Peter Callahan is a graduate of Princeton University and went on to earn his M.S. in Geography and Environmental Studies from the University of New Mexico. He joined the research team in 2015, and his interests include the study of socio-ecological systems, historical systemic risks, sustainable development, and renewable energy policy and technology.
Alissa Kleinninjenhuis is a DPhil (PhD) candidate in Financial and Computational Mathematics at the University of Oxford and the Institute for New Economic Thinking at the Oxford Martin School. She is also affiliated with the Oxford-Man Institute of Quantitative Finance. She works under supervision of Professor J. Doyne Farmer. Her research focuses on system-wide stress testing and systemic risk in financial systems.Alissa acts as a visiting academic to the Bank of England (London), and has also conducted research on stress-testing at the European Central Bank (Frankfurt). In addition, her professional experience includes work for Morgan Stanley (London) and Rogge Global Partners (London).
Paul Larcey studied engineering and materials science for both his undergraduate & master’s degrees (Universities of Oxford & Cambridge respectively), and received an MBA in Finance (Imperial College Business School). He worked initially in a corporate research environment, followed by venture capital, before moving into global industrial sectors at board and senior levels closely involved in funding strategies for major projects (public and private) primarily in the engineering sector, M&A, Private Equity and risk analysis in challenging environments. He has also worked in strategic management consulting with a focus on technology and sustainability. His current commercial work is in industrial/technology ventures and assisting to construct an environmental technology Private Equity fund. Academically, Larcey is involved in the risk perception in finance decision making, the understanding of resilience in systems and the fragility of new technologies seeking to develop methodologies, frameworks and cross-disciplinary understanding of systemic risk from academic and practitioner perspectives.

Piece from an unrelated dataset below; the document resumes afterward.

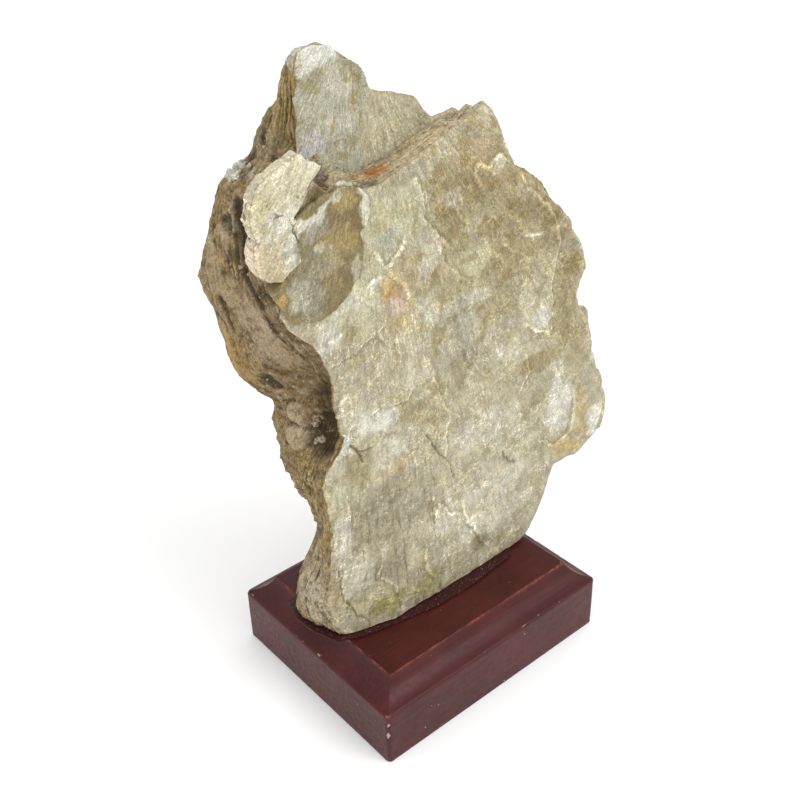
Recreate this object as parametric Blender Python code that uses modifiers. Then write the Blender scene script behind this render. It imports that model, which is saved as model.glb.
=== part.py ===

He is broadly interested in the forces driving the aggregation of interacting individual units into cohesive systems, and the mechanisms determining the properties and dynamics of those systems, using the tools of network theory, control theory, and dynamical systems.
Thom Wetzer is a DPhil (PhD) candidate in Law and Finance at the University of Oxford, the Oxford-Man Institute of Quantitative Finance, and the Institute of New Economic Thinking. His doctoral research, supervised by Luca Enriques and Alan D. Morrison, focuses on the relationship between the firm structure of systemically important financial institutions (“SIFIs”) and systemic risk. In addition, Thom conducts research in the areas of systemic risk and system-wide financial stress tests under supervision of J. Doyne Farmer.
Thom has been a Visiting Scholar at the Berkeley School of Law and is currently a visiting scholar at the Bank of England (London). In addition, his professional experience includes work for the European Commission (DG FISMA) (Brussels), Goldman Sachs (London) and De Brauw Blackstone Westbroek (Amsterdam & New York). Since 2014 he is a "Global Shaper" at the World Economic Forum.
Benoit Pelopidas is Professor at Sciences Po (Paris) where he holds the junior chair of excellence in security studies and is the scientific director of the Masters program in International Security. He also remains an affiliate of the Center for International Security and Cooperation (CISAC) at Stanford University. Since September 2015, he has been a visiting fellow at the Princeton Institute for International and Regional Studies, working with their global systemic risk research cluster. Since September 2016, he has been a visiting fellow at Princeton’s Program on Science and Global Security.
He has been awarded two international prizes for his research and a British Academy Rising Star Engagement Award in 2016.
He focuses on the construction of knowledge about nuclear weapons, their past and their future and its ethical and political implications. Empirically, Benoit’s focus is on nuclear “close calls” and French nuclear history. He edited a volume on the experience of the so called ‘Cuban missile crisis’ worldwide and lessons learned from it, expected to be published in 2017. His latest essay on self-censorship in nuclear security studies will be published in the Journal of Global Security Studies.
Over the last six years, he has been engaging with policy making elites in the US and Europe as well as civil society groups to advocate innovative nuclear disarmament and arms control policies.
Andrew Shaver was a doctoral student in security studies in the Woodrow Wilson School of Public and International Affairs and a member of the Empirical Studies of Conflict Project. His research focuses on the causes of terrorism and insurgency, the role of territory in nonstate violence, and risk. Ph.D. candidate, Princeton University.
Anwar Jason Windawi, Department of Sociology. Ph.D. candidate, Princeton University.
Manish Nag, Department of Sociology. Ph.D. candidate, Princeton University.
Keng Sum Alex Tham, Department of Sociology. Ph.D. candidate, Princeton University.